Western grain haul had port humming in October
Grain elevator-ship
The vessel Manitoulin loads grain in Thunder Bay in late October.

Strong grain volumes continued for a third straight month at the Port of Thunder Bay.

The port authority reported a good haul through the elevators in October with more than 850,000 tonnes transiting the port.

A Nov. 2 news release said that’s a third more than the 10-year October average of 645,000 tonnes.

Over the last three shipping seasons, grain volumes are 34 per cent higher than the 10-year average measured from 2004 to 2013.

That means an additional two million tonnes is being shipped through the port’s elevators every year.

Since 2013, four consecutive strong harvests on the Prairies have been a boon to the western Lake Superior port.

In a statement, port authority CEO Tim Heney said with the largest grain handling capacity in Canada, Thunder Bay is in a strong position to take advantage of continued improvements in grain production.

Heney further attributes the uptick in port volume to a number of factors, most prevalent being the elimination of the Canadian Wheat Board’s monopoly on Western Canadian grain.

“Since that took place in 2012, grain companies now control the movement of their grain to market. Thunder Bay is the largest export port on the Great Lakes-St. Lawrence Seaway System; most Canadian grain companies operate elevator facilities in Thunder Bay and utilize the Seaway to transport grain for direct export and to their elevators in Quebec.”

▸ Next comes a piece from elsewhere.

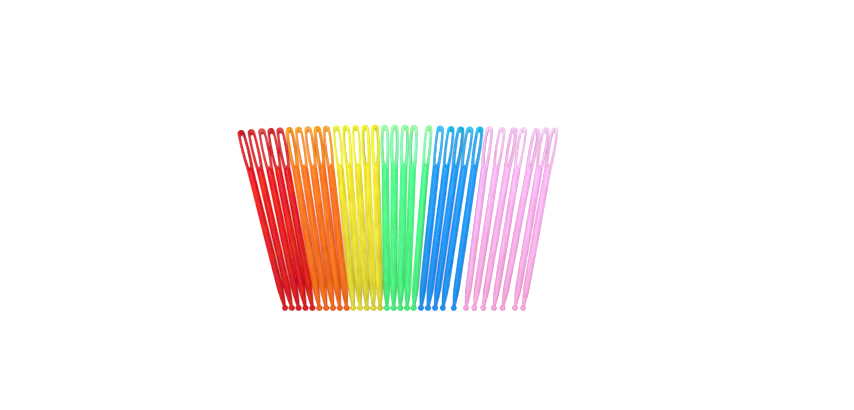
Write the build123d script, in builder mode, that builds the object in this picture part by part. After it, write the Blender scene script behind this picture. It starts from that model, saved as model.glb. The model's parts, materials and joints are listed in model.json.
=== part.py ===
"""A set of ball-tipped plastic yarn needles in six colours, laid side by side in a fan.

Every needle is one moulding: a round shaft that tapers to a small ball, and a thinner flat head
with a long eye for the yarn. Lengths are in millimetres. The table is the XY plane and +Z points
up. The eyes point to +Y and the balls to -Y, and the origin lies on the table under the middle
of the set.
"""

import os
from math import asin, atan2, cos, degrees, radians, sin, sqrt

from build123d import *

# Shaft and ball tip, measured along the needle from the centre of the ball. The shaft swells
# slowly from its shoulder until it has its full width.
ball_diameter = 3.18
neck_diameter = 1.8
neck_round = 0.35
shoulder_diameter = 3.4
shoulder_height = 12
shaft_diameter = 3.64
swell_height = 36
shaft_length = 67.4

# Flat head round the eye, from below the end of the shaft to the crown above it
head_overlap = 7.8
head_rise = 21.2
head_width = 4.14
head_thickness = 2.1
head_edge_round = 0.5
crown_radius_share = 0.88
root_radius_share = 0.58

# Eye for the yarn, from above the end of the shaft to below the top of the crown
eye_rise = 2.4
crown_wall = 3.1
eye_width = 1.58
eye_edge_round = 0.3
eye_top_radius_share = 0.82
eye_bottom_radius_share = 0.52

# Ejector mark, a shallow round dimple in the crown above the eye
mark_diameter = 0.7
mark_depth = 0.2
mark_above_eye = 0.8

# Fan: the least room between two needles, and the lean of the first one
needle_gap = 0.03
first_lean = 14.1

# One row for each needle: the room to the needle on its left at the shoulder, as a share of the
# shoulder, the room at the eye, as a share of the head, and how far it has rolled, as a share of
# the roll that brings its head down on the table
fan_shares = {
    "red": (
        (0, 0, 1),
        (0, 0.1, -0.35),
        (0, 0.15, 0),
        (0, 0, 0.35),
        (0, 0, -0.2),
    ),
    "orange": (
        (0, 0, 1),
        (0, 0, 0.25),
        (0, 0.05, -0.15),
        (0, 0, 0.95),
        (0, 0, -0.25),
    ),
    "yellow": (
        (0, 0.1, 0.1),
        (0, 0.05, -0.55),
        (0, 0.05, 0.15),
        (0, 0.05, -0.85),
        (0, 0.05, 1),
    ),
    "green": (
        (0, 0.05, -0.65),
        (0, 0.05, 1),
        (0, 0.1, 0.75),
        (0, 0, -1),
        (0, 0.55, 0.7),
    ),
    "blue": (
        (0.1, 0.25, -0.5),
        (0.05, 0.15, 0.4),
        (0.05, 0.05, 0.85),
        (0.1, 0, -0.55),
        (0.5, 0.1, 0.8),
    ),
    "pink": (
        (0.65, 0.1, -1),
        (0.25, 0.35, 0.45),
        (0.3, 0.3, 1),
        (0.45, 0.05, -0.55),
        (0.3, 0.4, 1),
        (0.65, 0.05, 0.35),
        (0.15, 0, -1),
    ),
}

ball_radius = ball_diameter / 2
neck_radius = neck_diameter / 2
shoulder_radius = shoulder_diameter / 2
shaft_radius = shaft_diameter / 2
head_root = shaft_length - head_overlap
head_top = shaft_length + head_rise
head_reach = head_width / 2
head_face = head_thickness / 2
eye_bottom = shaft_length + eye_rise
eye_top = head_top - crown_wall
eye_reach = eye_width / 2

# The head and the eye have the same kind of outline: a small circle at each end of the middle
# line, joined on each side by one long arc that touches both circles
crown_radius = head_reach * crown_radius_share
crown_height = head_top - crown_radius
root_radius = min(shaft_radius, head_reach) * root_radius_share
eye_top_radius = eye_reach * eye_top_radius_share
eye_top_height = eye_top - eye_top_radius
eye_bottom_radius = eye_reach * eye_bottom_radius_share
eye_bottom_height = eye_bottom + eye_bottom_radius


def side_arc(low_height, low_radius, high_height, high_radius, reach):
    """The long arc beside two end circles: the height of its widest point, and its radius."""
    span = high_height - low_height
    high_inset = reach - high_radius
    low_inset = reach - low_radius
    high_square = reach**2 - high_radius**2
    low_square = reach**2 - low_radius**2
    free_term = high_inset * span**2 + high_inset * low_square - low_inset * high_square
    root_term = (high_inset * span) ** 2 + (low_inset - high_inset) * free_term
    drop = free_term / (high_inset * span + sqrt(root_term))
    return high_height - drop, (high_square + drop**2) / (2 * high_inset)


def touching_point(widest, arc_radius, reach, circle_height, circle_radius):
    """Where the long arc meets an end circle, on the right-hand side."""
    across = arc_radius - reach
    along = circle_height - widest
    stretch = circle_radius / (arc_radius - circle_radius)
    return across * stretch, circle_height + along * stretch


def pod_outline(low_height, low_radius, high_height, high_radius, reach):
    """Lines round a pod shape: a long arc on each side and a small one at each end."""
    widest, arc_radius = side_arc(low_height, low_radius, high_height, high_radius, reach)
    low_x, low_y = touching_point(widest, arc_radius, reach, low_height, low_radius)
    high_x, high_y = touching_point(widest, arc_radius, reach, high_height, high_radius)
    ThreePointArc((low_x, low_y), (reach, widest), (high_x, high_y))
    ThreePointArc((high_x, high_y), (0, high_height + high_radius), (-high_x, high_y))
    ThreePointArc((-high_x, high_y), (-reach, widest), (-low_x, low_y))
    ThreePointArc((-low_x, low_y), (0, low_height - low_radius), (low_x, low_y))


# Head: a flat plate with the eye through it, its long edges rounded over
with BuildPart() as head:
    with BuildSketch():
        with BuildLine():
            pod_outline(head_root, root_radius, crown_height, crown_radius, head_reach)
        make_face()
        with BuildLine():
            pod_outline(
                eye_bottom_height, eye_bottom_radius, eye_top_height, eye_top_radius, eye_reach
            )
        make_face(mode=Mode.SUBTRACT)
    extrude(amount=head_face, both=True)
    flat_faces = head.faces().filter_by(Axis.Z)
    fillet(flat_faces.sort_by(Axis.Z)[-1].outer_wire().edges(), head_edge_round)
    flat_faces = head.faces().filter_by(Axis.Z)
    fillet(flat_faces.sort_by(Axis.Z)[0].outer_wire().edges(), head_edge_round)
    flat_faces = head.faces().filter_by(Axis.Z)
    fillet(flat_faces.sort_by(Axis.Z)[-1].inner_wires()[0].edges(), eye_edge_round)
    flat_faces = head.faces().filter_by(Axis.Z)
    fillet(flat_faces.sort_by(Axis.Z)[0].inner_wires()[0].edges(), eye_edge_round)
    with BuildSketch(Plane.XY.offset(head_face)):
        with Locations((0, eye_top + mark_above_eye)):
            Circle(mark_diameter / 2)
    extrude(amount=-mark_depth, mode=Mode.SUBTRACT)

# Needle: the round shaft from the ball to the nose that ends it under the eye, with the head
with BuildPart() as needle:
    with BuildSketch():
        with BuildLine():
            neck_angle = degrees(asin(sqrt(ball_radius**2 - neck_radius**2) / ball_radius))
            neck_height = ball_radius * sin(radians(neck_angle))
            CenterArc((0, 0), ball_radius, -90, 90 + neck_angle)
            TangentArc(
                (shoulder_radius, shoulder_height), (neck_radius, neck_height), tangent=(0, -1)
            )
            Line((shoulder_radius, shoulder_height), (shaft_radius, swell_height))
            Line((shaft_radius, swell_height), (shaft_radius, shaft_length))
            CenterArc((0, shaft_length), shaft_radius, 0, 90)
            Line((0, shaft_length + shaft_radius), (0, -ball_radius))
        make_face()
        neck_corner = vertices().sort_by_distance((neck_radius, neck_height))[0]
        fillet(neck_corner, neck_round)
    revolve(axis=Axis.Y)
    add(head.part)

# The needles rest on their thickest part, and may roll until the head comes down on the table
rest_height = max(shaft_radius, shoulder_radius, ball_radius, head_face)
full_roll = atan2(rest_height - head_face, head_reach)
widest_height = side_arc(head_root, root_radius, crown_height, crown_radius, head_reach)[0]


def rolled_reach(roll_share):
    """Half the width that a rolled needle takes up at its eye, seen from above."""
    roll = abs(roll_share) * full_roll
    flat_reach = (head_reach - head_edge_round) * cos(roll)
    face_reach = (head_face - head_edge_round) * sin(roll)
    return max(flat_reach + face_reach + head_edge_round, shaft_radius)


def shoulder_need(height, step, eye_step):
    """The step at the shoulder that leaves the given step at another height of the needles."""
    share = (height - shoulder_height) / (widest_height - shoulder_height)
    return (step - eye_step * share) / (1 - share)


def next_axis(foot, way, shoulder_step, eye_step):
    """The ball centre and direction of a needle laid beside the one at foot, on its right."""
    right = Vector(way.Y, -way.X)
    beside_shoulder = foot + way * shoulder_height + right * shoulder_step
    beside_eye = foot + way * widest_height + right * eye_step
    next_way = (beside_eye - beside_shoulder).normalized()
    next_foot = beside_shoulder - next_way * (beside_shoulder.Y / next_way.Y)
    return next_foot, next_way


def lay_out():
    """Names and seats of the needles from left to right, before the set is centred."""
    rows = []
    for colour, colour_shares in fan_shares.items():
        for number, shares in enumerate(colour_shares, 1):
            rows.append((f"{colour}_needle_{number}", *shares))
    foot = Vector(0, 0)
    way = Vector(-sin(radians(first_lean)), cos(radians(first_lean)))
    last_reach = 0
    seats = []
    for index, (name, shoulder_share, eye_share, roll_share) in enumerate(rows):
        reach = rolled_reach(roll_share)
        if index > 0:
            eye_step = last_reach + reach + needle_gap + eye_share * head_width
            shoulder_step = max(
                shoulder_diameter + needle_gap + shoulder_share * shoulder_diameter,
                shoulder_need(0, ball_diameter + needle_gap, eye_step),
                shoulder_need(swell_height, shaft_diameter + needle_gap, eye_step),
            )
            foot, way = next_axis(foot, way, shoulder_step, eye_step)
        roll = roll_share * full_roll
        right = Vector(way.Y, -way.X)
        up = Vector(0, 0, 1)
        seat = Plane(
            origin=(foot.X, foot.Y, rest_height),
            x_dir=right * cos(roll) - up * sin(roll),
            z_dir=up * cos(roll) + right * sin(roll),
        )
        seats.append((name, seat))
        last_reach = reach
    return seats


seats = lay_out()
with BuildPart() as uncentred:
    with Locations(*[seat for name, seat in seats]):
        add(needle.part)
middle = uncentred.part.bounding_box().center()

os.makedirs("parts", exist_ok=True)
for name, seat in seats:
    with BuildPart() as placed:
        with Locations(Plane(seat.origin - Vector(middle.X, middle.Y), seat.x_dir, seat.z_dir)):
            add(needle.part)
    placed.part.label = name
    export_step(placed.part, f"parts/{name}.step")
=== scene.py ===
import json
from math import asin, pi, radians, sin, sqrt, tan

import bmesh
import bpy
from mathutils import Matrix, Vector


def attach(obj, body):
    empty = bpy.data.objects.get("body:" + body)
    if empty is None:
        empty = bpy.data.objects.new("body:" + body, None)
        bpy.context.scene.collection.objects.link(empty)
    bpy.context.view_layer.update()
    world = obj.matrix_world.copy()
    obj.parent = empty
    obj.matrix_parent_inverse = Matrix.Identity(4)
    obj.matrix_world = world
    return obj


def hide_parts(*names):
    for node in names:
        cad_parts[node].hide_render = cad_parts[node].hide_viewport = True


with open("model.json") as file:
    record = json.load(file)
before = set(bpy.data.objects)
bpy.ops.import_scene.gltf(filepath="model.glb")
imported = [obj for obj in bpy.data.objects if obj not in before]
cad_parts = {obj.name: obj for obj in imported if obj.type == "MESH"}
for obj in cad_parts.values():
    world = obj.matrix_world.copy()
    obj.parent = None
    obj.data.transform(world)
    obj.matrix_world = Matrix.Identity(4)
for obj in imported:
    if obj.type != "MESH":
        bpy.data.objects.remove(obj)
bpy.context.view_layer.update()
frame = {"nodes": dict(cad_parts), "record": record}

# The needle is modelled in millimetres along its own axes, from the centre of its ball: X runs
# across the head, Y along the shaft and Z out of the head's face. Then it is scaled and laid in
# its place in the frame, which is in metres.
METRES = 0.001

# Shaft and ball tip
BALL_RADIUS = 3.18 / 2
NECK_RADIUS = 1.8 / 2
NECK_ROUND = 0.35
SHOULDER_RADIUS = 3.4 / 2
SHOULDER_HEIGHT = 12
SHAFT_RADIUS = 3.64 / 2
SWELL_HEIGHT = 36
SHAFT_LENGTH = 67.4

# Flat head
HEAD_REACH = 4.14 / 2
HEAD_THICKNESS = 2.1
HEAD_ROOT = SHAFT_LENGTH - 7.8
HEAD_TOP = SHAFT_LENGTH + 21.2
HEAD_EDGE_ROUND = 0.5
CROWN_RADIUS = HEAD_REACH * 0.88
ROOT_RADIUS = SHAFT_RADIUS * 0.58

# Eye
EYE_REACH = 1.58 / 2
EYE_BOTTOM = SHAFT_LENGTH + 2.4
EYE_TOP = HEAD_TOP - 3.1
EYE_EDGE_ROUND = 0.3
EYE_TOP_RADIUS = EYE_REACH * 0.82
EYE_BOTTOM_RADIUS = EYE_REACH * 0.52
EYE_MIDDLE = (EYE_BOTTOM + EYE_TOP) / 2

# Ejector mark in the crown
MARK_RADIUS = 0.7 / 2
MARK_DEPTH = 0.2
MARK_HEIGHT = EYE_TOP + 0.8

# How finely the shapes are divided
ROUND_STEPS = 40
NECK_STEPS = 3
BALL_STEPS = 14
TAPER_STEPS = 8
NOSE_STEPS = 9
SWELL_STEPS = 6
SHAFT_STEPS = 7
OUTLINE_STEPS = 112
HEAD_ROUND_STEPS = 5
EYE_ROUND_STEPS = 4
MARK_STEPS = 28
SMOOTH_ANGLE = radians(32)

# Points nearer to each other than this are one point, in millimetres: while the shaft is turned,
# and in the whole needle
SAME_POINT = 0.001
SAME_POINT_WHOLE = 0.002

# An edge of the head that turns by more than this, in radians, is a rim to be rounded
RIM_ANGLE = 1

# The mark's cutter is as wide as the mark where it meets the face, and narrower below
MARK_TAPER = 0.2

# How far the seen surface stands out from the solid's, so that the slit between needles that
# touch shows less
SKIN = 0.012

# Attributes of a needle's points: the place on its own needle, in millimetres, and a number that
# differs from needle to needle, so that no two have the same flow lines
PLACE = "place"
LOT = "lot"
LOT_STEP = 3.7


def spun_point(shape, point, centre, sweep, steps):
    """Draws an arc in the XY plane by turning a point about a centre, and gives its far end."""
    made = bmesh.ops.spin(
        shape, geom=[point], cent=(*centre, 0), axis=(0, 0, 1), angle=sweep, steps=steps
    )
    return next(end for end in made["geom_last"] if isinstance(end, bmesh.types.BMVert))


def drawn_point(shape, point, end, steps):
    """Draws a straight line in the XY plane from a point, in equal steps, and gives its far end."""
    step = (Vector((*end, 0)) - point.co) / steps
    for count in range(steps):
        point = bmesh.ops.extrude_vert_indiv(shape, verts=[point])["verts"][0]
        point.co += step
    return point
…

Heney said the Wheat Board’s demise resulted in a major waterfront development in late 2014 with Richardson International re-opening the former Viterra ‘C’ elevator.  It increased the port’s grain throughput capacity by more than two million tonnes.

He pointed to another agribusiness, AGT Food and Ingredients, that’s established a presence in the port.

The company is utilizing a loop track facility to export lentils directly from Thunder Bay to international markets on ocean-going vessels.

“There is an understanding of the Seaway and Thunder Bay as an efficient, effective route through which to access those markets,” said Heney.

More growth is building through inbound cargoes of windmill parts, mining equipment, machinery and structural steel heading for Western Canada. General cargos through Keefer Terminal will top 30,000 tonnes by season’s end, a 20-year high in overseas shipments.